There are graphs and tables to support the discussion on many pages, but these run the risk of over-exposure to numbers: although there are some startling figures, such as China’s leading contribution to 2020 CO2 emissions on p.268 compared to cumulative emissions on p.155 (below), the more important message has to do with what needs to be done.
And here there is no shortage of suggestions. In fact, it’s likely that if
asked, Thunberg would not want you to just read the book. In a hard-hitting end
piece she states with crystal clarity that any hope of overcoming the crisis
now requires a complete, wholesale change in the habits of human society. To
quote: “We cannot live sustainably in an
unsustainable world, no matter how hard we try... If you are looking for
answers to how we can fix the climate crisis without changing our behaviours,
then you will be forever disappointed, because our leaders have left it far too
late for that. However, that does not mean that we do not have solutions,
because we do. We have lots of them. We just have to change our perspective
about them... In order to create the necessary changes, we need a series of
different layers of actions. We need both structural system changes and
individual changes. And on top of that we need a cultural transformation when
it comes to norms and discourse. All of this is entirely possible...
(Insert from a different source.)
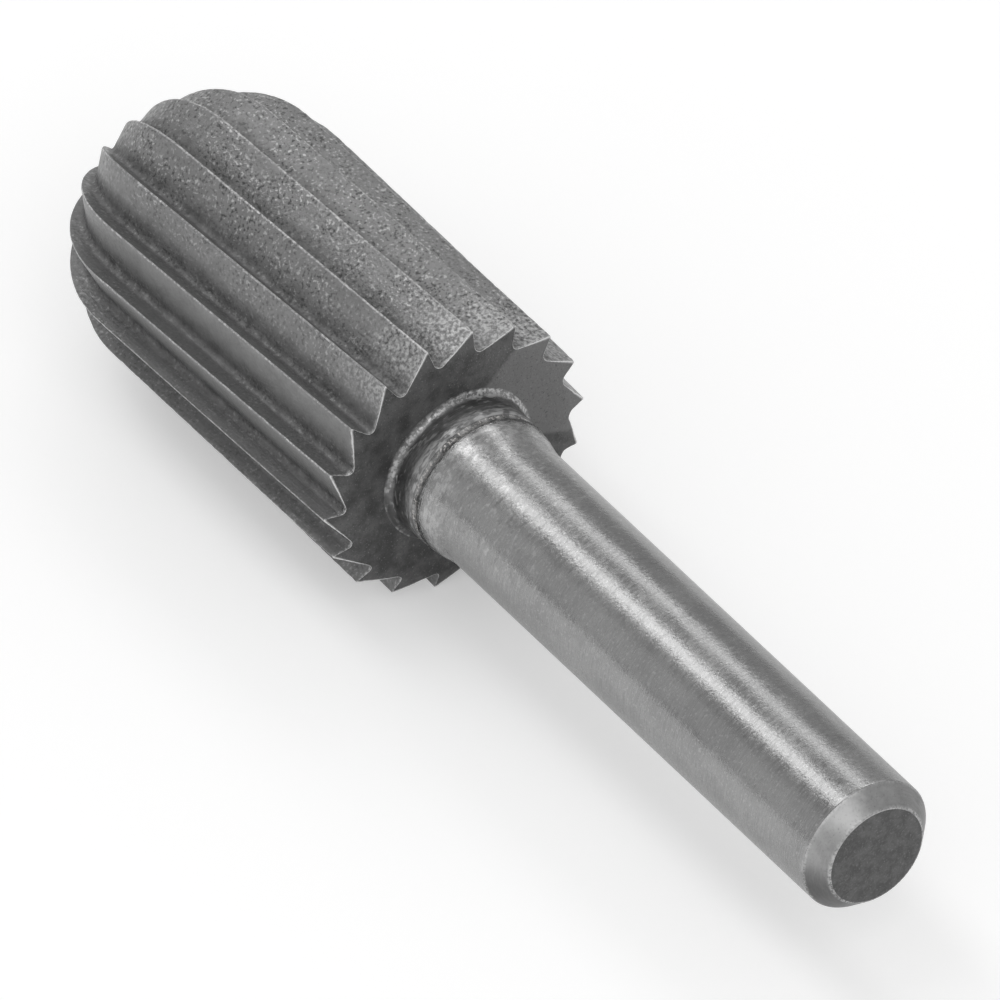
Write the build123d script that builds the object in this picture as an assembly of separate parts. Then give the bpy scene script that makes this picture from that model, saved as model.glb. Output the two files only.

Fundamentally changing an unsustainable society is not such a bad thing to
do... Once we stop pretending that we can fix this without treating the crisis
like a crisis and without fundamentally changing our societies, then action
begins.”
The book came out only just after Russia’s invasion of Ukraine and so the impact of the now-ongoing wars in Russia, Israel, Sudan and Myanmar on responses to the climate crisis, particularly on media priorities, is not covered to any great extent. But she does point out that the Ukraine invasion prompted a wholesale change in Europe’s attitude to its energy supply and uses this as an example that such change is not unthinkable. “We know what it means to treat something as a crisis, and we know – way beyond any doubt – that the climate crisis has never even once in any way been treated as such... The climate crisis is about time... we do not primarily need climate targets for 2030 or 2050. We need them now, for 2022, and for every month and year that follows.”
This book is a clarion call to action. Don’t just read it: act on it.